Strawberry fruit have occasionally been observed affected by leather rot on Long Island. Abundant rainfall when warm during fruiting provides ideal conditions. Typical symptom is tough, leathery tissue on fruit. Affected areas are brown on immature fruit and appear bleached on maturing fruit. Internal tissue also becomes discolored. Typically diseased fruit have an unpleasant pungent odor and even unaffected tissue on a diseased fruit tastes bitter. Eventually they dry up forming stiff, shriveled mummies. The pathogen sometimes grows on the surface of fruit forming a while moldy growth as shown in the photograph. Photographs of other symptoms can be found on the internet by searching ‘leather rot image’ and at http://ohioline.osu.edu/factsheet/plpath-fru-09, where there is a lot of information about this disease and its management.
Manage leather rot by planting where soil drainage is good as standing water provides ideal conditions for the pathogen. A sunny location with good air movement is also important. Avoid practices that can cause soil compaction such as running equipment through fields when soil is wet. A thick layer of straw mulch between rows provides a physical barrier between the pathogen in the soil and fruit. Avoid applying too much nitrogen fertilizer as dense foliage dries slowly. Harvest early in day when plants are dry. Remove diseased fruit as the pathogen survives inside over winter.

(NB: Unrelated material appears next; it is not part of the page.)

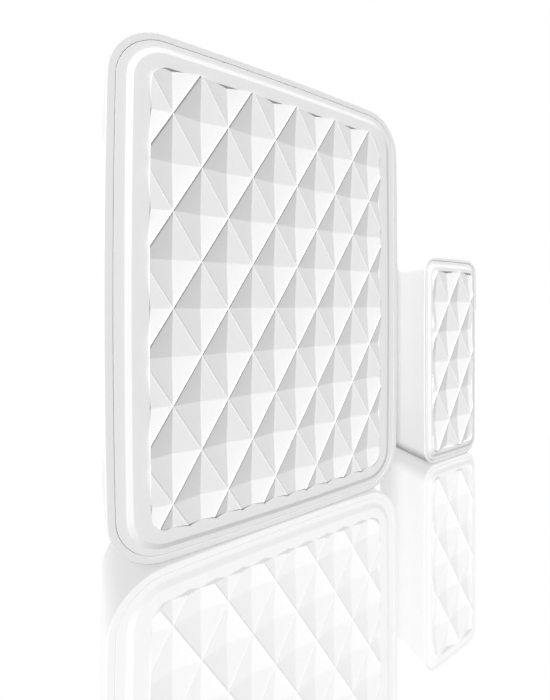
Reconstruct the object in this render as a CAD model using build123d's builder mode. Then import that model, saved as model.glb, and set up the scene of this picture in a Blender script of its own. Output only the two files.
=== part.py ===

Applying fungicides is an additional management practice for leather rot in commercial crops. Labeled products include Ridomil Gold, Abound, Aliette, and phosphorous acids.
Please Note: The specific directions on pesticide labels must be adhered to — they supersede these recommendations, if there is a conflict. Any reference to commercial products, trade or brand names is for information only; no endorsement is intended.